L’Indonésie profite du Covid-19 pour faire taire toute critique en ligne contre le pouvoir exécutif
La police indonésienne a récemment émis un ordre qui interdit à la fois toute désinformation liée à la crise du coronavirus et toute information jugée critique envers le président et le gouvernement. Reporters sans frontière (RSF) dénonce un dangereux mélange des genres et appelle les policiers de l'archipel à laisser les journalistes travailler librement.
Les journalistes risquent un an et demi de prison s’ils critiquent le pouvoir exécutif. Dans une directive signée le 4 avril dernier par le général Listyo Sigit Prabowo, chef de l’Agence des enquêtes criminelles, la police indonésienne a établi trois priorités à suivre pour ses agents chargés de surveiller les publications sur Internet et les réseaux sociaux.

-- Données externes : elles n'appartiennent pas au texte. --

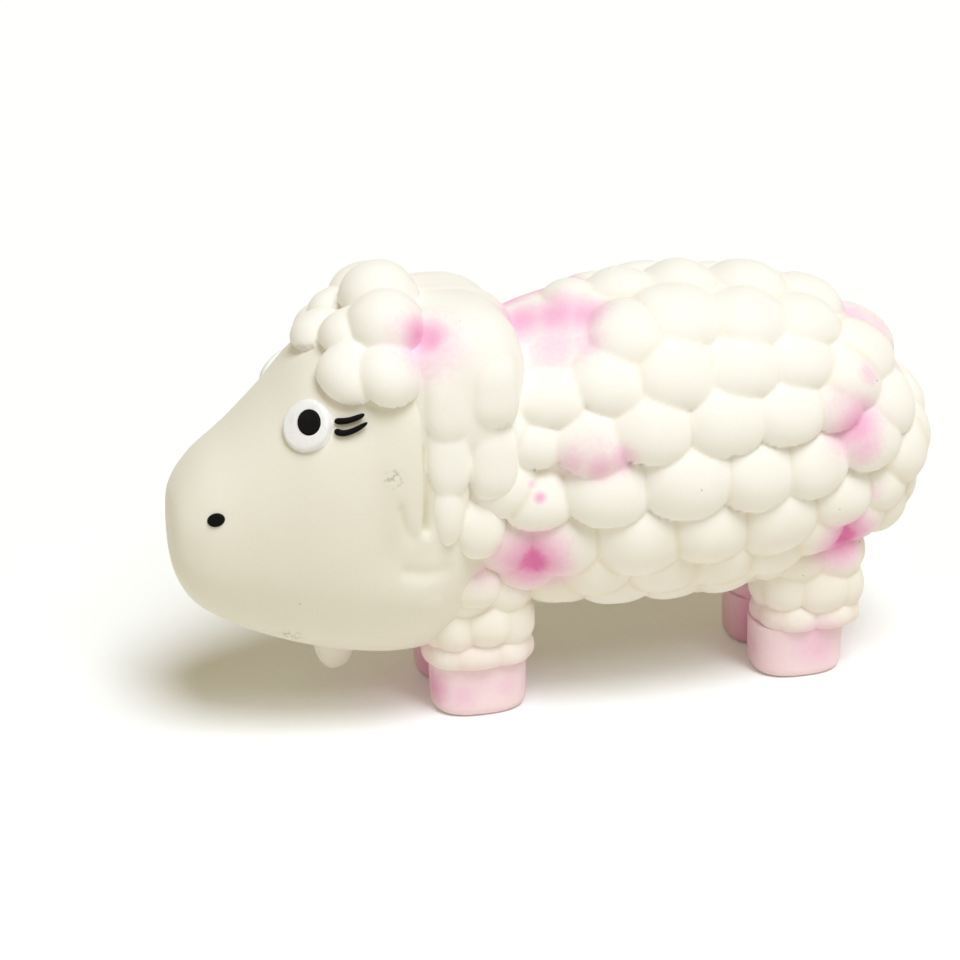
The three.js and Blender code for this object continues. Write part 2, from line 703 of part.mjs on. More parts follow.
function boxSolid(lengthX, lengthY, lengthZ, x, bottom) {
  const box = new THREE.BoxGeometry(lengthX, lengthY, lengthZ);
  box.translate(x, 0, bottom + lengthZ / 2);
  return solidOf(box);
}

function discSolid(radius, bottom, top, columnCount) {
  return uprightSolid(0, radius, bottom, top, columnCount);
}

const seatRadius = barrelBore - seamGap;
const seatBottom = floorThickness + seamGap;
const seatTop = seatBottom + seatThickness;
const reedRootX = -reedLength / 2;
const reedBottom = seatTop + seamGap;
const capTop = barrelDepth - seamGap;
const capBottom = capTop - capThickness;
const footBottom = reedBottom + reedThickness + seamGap;
const squeakerPieces = {
  squeaker_housing: turnedSolid(housingProfile, 24),
  reed_seat: discSolid(seatRadius, seatBottom, seatTop, 20)
    .subtract(boxSolid(slotLength, slotWidth, seatThickness + 2 * seamGap, 0, seatBottom - seamGap)),
  squeaker_cap: discSolid(seatRadius, capBottom, capTop, 20)
    .add(boxSolid(capFootLength, reedWidth, capTop - footBottom, reedRootX + capFootLength / 2, footBottom))
    .subtract(discSolid(capHoleRadius, capBottom - seamGap, capTop + seamGap, 12)),
  reed: boxSolid(reedLength, reedWidth, reedThickness, 0, reedBottom),
};
for (const [name, solid] of Object.entries(squeakerPieces)) {
  const colour = name === 'reed' ? reedColour : squeakerColour;
  addPiece(name, geometryOf(solid.translate([squeakerX, 0, flangeBottom])), colour, plasticRoughness);
}

// Loose wadding fills the skin round the squeaker
const waddingColour = '#f4f4f0';
const waddingRoughness = 0.95;
const waddingInset = skinWall + waddingClearance;
const squeakerTop = flangeBottom + barrelDepth;
const squeakerPocket = uprightSolid(
  squeakerX, collarRadius + waddingClearance, 0, squeakerTop + waddingClearance, 16,
);
const bodyWadding = solidOf(bodySkin(10, 14, -waddingInset)).subtract(squeakerPocket);
addPiece('wadding_body', geometryOf(bodyWadding), waddingColour, waddingRoughness);
const headWadding = solidOf(headSkin(14, 16, -waddingInset))
  .subtract(solidOf(bodySkin(10, 14, curlHeight + waddingClearance)));
addPiece('wadding_head', geometryOf(mainPart(headWadding)), waddingColour, waddingRoughness);

export default sheep;
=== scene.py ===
# %% [markdown]
# # A hollow latex sheep, dressed for a close look
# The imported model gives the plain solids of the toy. This lesson lays a detailed skin over
# them: a fleece of rounded curls, a smooth face, painted eyes and airbrushed pink spots.
# The solids are loaded first, because every new piece is placed in their frame.

import bpy
import numpy as np
from mathutils import Matrix, Vector


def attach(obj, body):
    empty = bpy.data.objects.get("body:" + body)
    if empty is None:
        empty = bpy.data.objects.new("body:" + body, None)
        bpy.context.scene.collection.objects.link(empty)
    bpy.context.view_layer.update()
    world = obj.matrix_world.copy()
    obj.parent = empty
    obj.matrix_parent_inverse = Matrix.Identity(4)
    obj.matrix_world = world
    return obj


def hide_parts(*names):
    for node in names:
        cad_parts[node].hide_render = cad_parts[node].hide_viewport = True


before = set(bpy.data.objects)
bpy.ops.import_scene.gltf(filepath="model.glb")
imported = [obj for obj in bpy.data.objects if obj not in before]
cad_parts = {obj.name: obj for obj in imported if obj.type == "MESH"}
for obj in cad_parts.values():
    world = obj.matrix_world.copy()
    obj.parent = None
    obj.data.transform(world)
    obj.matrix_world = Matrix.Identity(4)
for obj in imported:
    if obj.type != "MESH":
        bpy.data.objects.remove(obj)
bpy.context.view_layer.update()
print("solids loaded:", len(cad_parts), "nodes")

# %% [markdown]
# ## Camera
# The photograph was taken from slightly above, turned 15 degrees from the sheep's left
# side. A small shift moves the toy to the right of the picture, as it was framed. The
# camera's axes are written as a matrix, so its place needs no constraint.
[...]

Elle met en garde les journalistes contre toute publication de “fausse information liées au coronavirus”, “d'information frauduleuse sur la vente de matériel médical” et, même si aucun lien n’est établi avec la pandémie, “d’information hostile au président ou au gouvernement”.
“La police indonésienne profite de cette directive sur la désinformation liée à la pandémie de Covid-19 pour mettre au pas les journalistes qui voudraient publier des informations critiques sur le président Joko Widodo ou son gouvernement, regrette Daniel Bastard, responsable du bureau Asie-Pacifique de RSF.
“Il s’agit là d’une intolérable ingérence contre la liberté de la presse, normalement garantie par l’article 28 de Constitution de 1945. Nous appelons la police à laisser les reporters travailler librement pour qu’ils puissent diffuser une information fiable et indépendante, ce qui est absolument crucial en cette période de pandémie.”
Liberticide
Plusieurs journalistes indonésiens craignent par ailleurs que la coalition au pouvoir à Djakarta profite du confinement lié à la pandémie de coronavirus pour faire voter par le Parlement une version révisée du code pénal. Or, ce texte contient plusieurs articles particulièrement liberticides contre le libre exercice du journalisme sur l’archipel - notamment les articles 219 et 241, qui criminalisent justement les critiques contre la présidence de la République et le gouvernement.
Présenté devant le Parlement l’année passée, le projet de loi avait dû être mis de côté par le président Jokowi après un très large mouvement de protestation organisé par la société civile, mobilisée par la défense de la liberté de la presse. Le 2 avril dernier, le vice-président de la Maison des représentants a pourtant annoncé que le projet de révision était à nouveau examiné en commission, et serait bientôt présenté en session plénière.
L’Indonésie occupe la 124e place sur 180 pays au Classement mondial 2019 de la liberté de la presse.